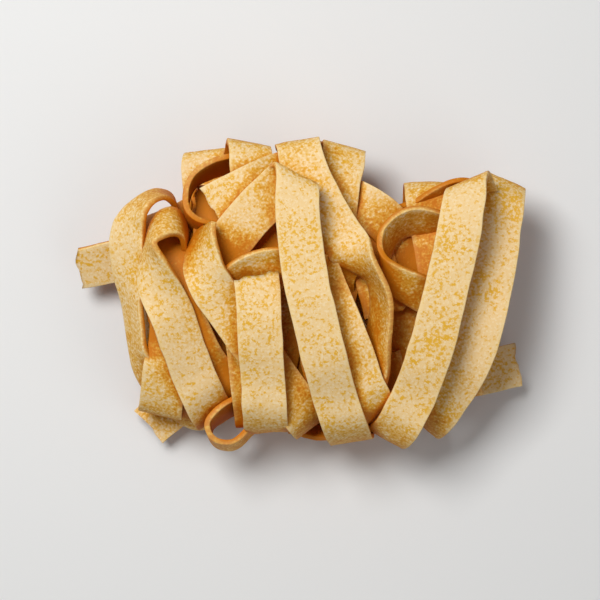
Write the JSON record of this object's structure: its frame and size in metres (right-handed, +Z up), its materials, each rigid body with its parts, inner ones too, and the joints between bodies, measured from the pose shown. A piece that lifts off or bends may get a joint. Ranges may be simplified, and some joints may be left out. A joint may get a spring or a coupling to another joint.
{
  "type": "dry pasta nest",
  "caption": "Dry egg pasta nest: one oval mound of broad flat ribbons, folded over along one edge, with standing loops and cut ends.",
  "frame": {"origin": "on the surface that the nest lies on, under the middle of its bounding box", "axes": "+Z up out of the shown side; +X along the oval, away from the loose cut end; +Y towards the edge where the ribbons fold over"},
  "size_m": [0.1242, 0.0876, 0.0459],
  "materials": {
    "dry_pasta": "dry egg pasta with a rough sheet surface: pale floury specks over golden yellow, deeper gold in the folds, matte"
  },
  "bodies": {
    "root": {"pasta_nest": "dry_pasta"}
  },
  "joints": []
}
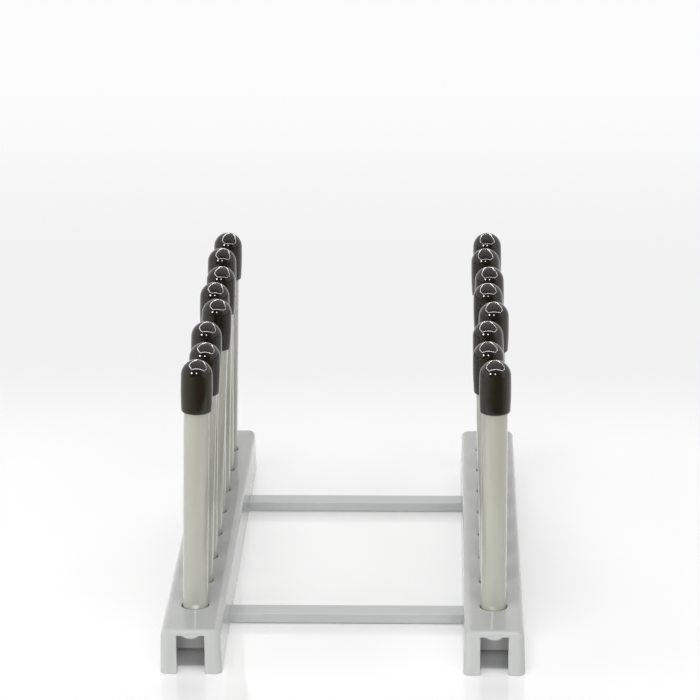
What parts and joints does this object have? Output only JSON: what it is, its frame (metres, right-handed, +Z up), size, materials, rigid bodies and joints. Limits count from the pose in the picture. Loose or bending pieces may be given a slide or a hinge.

· · · · · · ·

**WORK TO DO:**
Identify each line of the material where the word "rigid" shows up, and copy it.

**RESPONSE TO THE EXERCISE:**
Write the JSON record of this object's structure: its frame and size in metres (right-handed, +Z up), its materials, each rigid body with its parts, inner ones too, and the joints between bodies, measured from the pose shown. A piece that lifts off or bends may get a joint. Ranges may be simplified, and some joints may be left out. A joint may get a spring or a coupling to another joint.
What parts and joints does this object have? Output only JSON: what it is, its frame (metres, right-handed, +Z up), size, materials, rigid bodies and joints. Limits count from the pose in the picture. Loose or bending pieces may be given a slide or a hinge.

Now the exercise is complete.